You know you're in Poland when:
• The signs say so, and when things get really battered. and it reminds you more and more of Russia. Po'folks, poor-looking housing.
• Two huge women shove their kids through the train car door and yell at you in rapid-fire staccato sounds.
• You give a WC woman at a rural train station some copper Czech coins (korunas) and she practically throws them back at you, with more staccato sounds. This is the land of zlotyz. The poor woman didn't know a deal when she was offered one.
• The girls have suddenly gotten bigger, but not more stylish. Just long-legged and, well, Polish.
• A tall handsome black youth swaggers into the train car with his dressed-up blonde and, like a cowboy entering a hostile barroom and drawing his six-shooter, pulls his cell phone from his pocket and is ready for a showdown. Hey, the train is ONE MINUTE LATE -- let's get the show on the road! On to Krakow!
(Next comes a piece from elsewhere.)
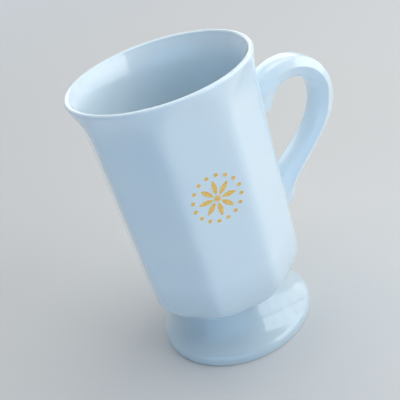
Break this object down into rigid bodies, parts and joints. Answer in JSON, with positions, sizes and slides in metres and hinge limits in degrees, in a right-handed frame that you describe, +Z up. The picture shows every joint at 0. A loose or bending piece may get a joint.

• Your first-class train seats are 2nd class at best, a bit tattered and stained, and not as soft as you'd like.
But by mid-afternoon, we arrived. Krakov is fine! Some lovely old buildings, and it's much cleaner than what we saw of Poland on the way in. Not even much graffiti. (Have I mentioned that Euro cities are as bad as L.A. in that regard? Maybe worse. BIG colorful stuff, like cartoons, less like the gang-banger printing in Santa Barbara. It's hopeless. The dummies win.)
The following day, we worked hard to find the Jewish quarter and finally did, with the magical appearance of a Jewish woman from New Mexico looking for her roots. She found us lost at a bus stop on the wrong side of the city, and got us to Szeroka Street, which features restaurants with Klezmer music (very old Jewish folk music), so there was the evening's entertainment -- excellent music and fine dining. Complete with a taxi ride, since gramps was too beat up to walk much more.
In the HUGE new four-story shopping mall next to the train station, we were having coffee in McDonald's after SD changed some money. We were approached by an elderly, poor-looking woman muttering in German. She reached for my coffee and I withdrew. Then, since most of it was gone, offered it to her.
"Nein, nein", she said, and pointed at the side of the cup. Thereupon was a little sticker which, she explained, showing me a card she carried with a couple of rows of the same sticker pasted on, would entitle her to a free cup if she had one more -- MY sticker.
Her fingernails were dirty and she was a bit tattered, but I liked her attitude and handed her the cup. She scraped off my sticker and pasted it to her card. Everybody was happy.
As we were getting ready to leave, she came back and handed us a small bouquet of lilies-of-the-valley, a May Day tradition in Europe. They were, like her, kind of tattered; she'd probably found them in the trash, but . . . it's the thought that counts, isn't it.
Then I got an excellent haircut for 5 bucks from an old gal at the train station who could speak a little Russian, and really knew how to cut men's hair the old-fashioned way, with a razor around the edges.
We saw some outstanding art at a major museum, got our laundry done, and topped off our stay in Krakow with a Chopin concert. He, our favorite composer, was a Pole and it was a treat to hear him in his native land. I mean, of course, a local pianist playing Chopin's etudes and preludes; Chopin himself hasn't played anything since 1849.
Krakow was a good stop -- a very good stop.